■ **Recorded information**

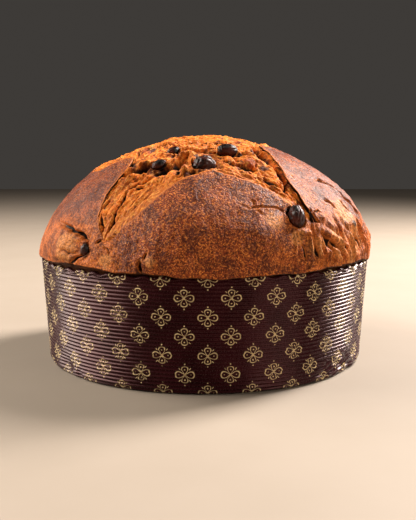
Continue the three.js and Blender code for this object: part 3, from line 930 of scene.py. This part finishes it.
signed = np.where(inside, nearest, -nearest)
print("crumb grid", crumb_map.shape[:2], "points, kept", int((signed > -UNDER_LIP).sum()))

# %% Tears, strands and lumps of the crumb
# Tears: each a line on the map with its depth and half width.
CRUMB_TEARS = [
    (
        [(-67, -106.5), (-62, -101.5), (-58, -97.5), (-55, -91), (-51.5, -86), (-48.5, -80), (-46, -76)],
        2.0, 0.9,
    ),
    ([(-46.5, -75), (-42, -74), (-36.5, -75), (-32, -74.5)], 2.2, 1.0),
    ([(-44, -79.5), (-35, -80)], 1.4, 0.8),
    ([(-62, -85), (-61.5, -81), (-58, -78.5)], 1.2, 0.8),
    ([(-66.5, -100), (-66, -92), (-64, -86)], 1.6, 0.7),
    ([(-50, -60), (-43, -60.5), (-37, -60), (-31, -59.5), (-26, -58)], 5.0, 1.9),
    ([(-30, -70.5), (-25, -68), (-20, -64.5)], 5.0, 2.6),
    ([(-19, -67), (-13, -61.5)], 3.2, 2.2),
    ([(-19, -54.5), (-16, -49)], 3.6, 1.8),
    ([(-15.5, -75), (-15, -71), (-13, -68)], 3.0, 1.4),
    ([(-8, -76.5), (-6.5, -74.5), (-3.5, -74.5)], 3.4, 2.02),
    ([(-14, -33), (-4, -33.5), (6, -33), (15, -33)], 2.4, 1.1),
    ([(-30, -28), (-22, -26), (-15, -28)], 2.2, 1.24),
    ([(12, -59.5), (15.5, -62), (18, -61.5)], 3.0, 1.5),
    ([(18.5, -53), (21, -48), (25, -45)], 3.2, 2.02),
    ([(17, -62.5), (24, -64), (30, -63.5)], 3.2, 1.4),
    ([(27, -28), (30.5, -37), (34, -44.5), (37.5, -51), (40, -57)], 6.5, 2.3),
    ([(40, -55), (42.5, -60), (45.5, -65), (47, -70)], 4.5, 1.4),
    ([(47, -68), (47.5, -73), (48, -78)], 2.2, 0.93),
    ([(33, -72), (37, -75), (43, -76)], 1.6, 1.08),
    ([(-26, -44), (-14, -47), (-2, -48)], 1.8, 1.24),
    ([(-50, -52), (-40, -53), (-31, -50)], 1.6, 1.24),
    ([(-28, -12), (-10, -16), (8, -19), (24, -15)], 1.82, 0.78),
    ([(-50, 4), (-30, 8), (-6, 4), (18, 8), (36, 4)], 2.1, 1.01),
    ([(-46, 34), (-24, 28), (6, 31), (38, 25)], 2.1, 1.01),
    ([(-56, 60), (-36, 52), (-16, 50)], 1.96, 0.85),
    ([(26, 60), (44, 52), (58, 62)], 2.1, 0.85),
    ([(-12, 14), (10, 20), (28, 16)], 1.4, 0.7),
]
# Strands that stand up: each a line on the map with its height and half width.
CRUMB_STRANDS = [
    ([(-18.5, -66), (-17, -59), (-13, -54), (-9, -52.5), (-5.5, -55), (-3.5, -61)], 3.6, 2.2),
    ([(-8.5, -54), (-6.5, -62), (-6, -71)], 3.2, 1.9),
    ([(46, -63), (49, -68.5), (53.5, -74), (57.5, -80)], 1.6, 1.5),
    ([(41, -79), (46, -80), (51, -81.5)], 1.0, 0.9),
    ([(-36, -72.5), (-30, -69.5), (-24, -66)], 1.8, 2.2),
    ([(-18, -42), (-4, -43.5), (8, -42)], 1.4, 1.6),
    ([(-22, -32), (-6, -34.5), (12, -32)], 1.6, 2.0),
    ([(8, -72), (16, -74), (25, -76.5), (35, -79)], 0.8, 1.1),
    ([(-16, -79.5), (-9, -77.5), (-2, -75.5)], 0.8, 1.0),
    ([(-56, -74), (-48, -68), (-38, -60), (-30, -56)], 1.4, 2.4),
    ([(-30, -20), (-22, -16), (-14, -20)], 0.7, 2.6),
    ([(-44, -34), (-36, -27), (-28, -24)], 1.4, 2.2),
    ([(22, -73), (31, -72), (38, -69.5)], 1.2, 1.6),
    ([(-40, 18), (-20, 17), (0, 22)], 1.8, 2.6),
    ([(8, 44), (24, 40), (40, 44)], 1.8, 2.4),
    ([(-44, 44), (-30, 40), (-12, 42)], 1.8, 2.2),
    ([(34, -12), (38, 8), (40, 24)], 1.6, 2.4),
]
# Lumps and hollows: place on the map, radius and height.
CRUMB_LUMPS = [
    ((-11.5, -71.5), 3.0, 4.4),
    ((-12.5, -62), 3.4, -3.6),
    ((26, -57), 5.5, 2.4),
    ((-30, -50), 9, 1.6),
    ((-48, -90), 6, 0.8),
    ((-59, -90), 6, 1.6),
    ((-38, -51), 6, 1.2),
    ((-38, -65), 6, -1.0),
    ((41, -72.5), 4.5, 1.6),
    ((-46, -28), 9, 1.4),
    ((-22, -20), 7, 0.4),
    ((10, -28), 9, 1.0),
    ((20, -25), 4.5, 1.2),
    ((0, 12), 13, 1.2),
    ((30, 10), 9, 1.2),
    ((-22, 44), 9, 1.6),
    ((40, 40), 9, 1.2),
]
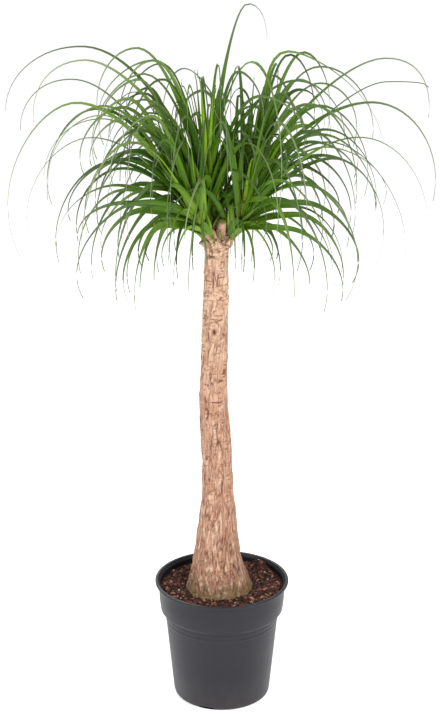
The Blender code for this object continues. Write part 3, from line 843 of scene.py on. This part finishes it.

■ **Task prompt**
Write out the listing's lines exactly, from its first line through the line that contains "int((signed > -UNDER_LIP).sum()))", and stop there.

■ **Task output**
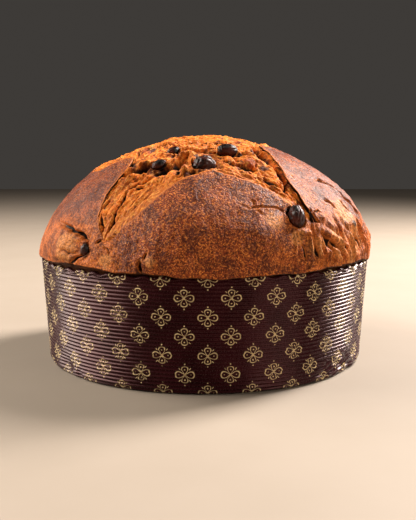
Continue the three.js and Blender code for this object: part 3, from line 930 of scene.py. This part finishes it.
signed = np.where(inside, nearest, -nearest)
print("crumb grid", crumb_map.shape[:2], "points, kept", int((signed > -UNDER_LIP).sum()))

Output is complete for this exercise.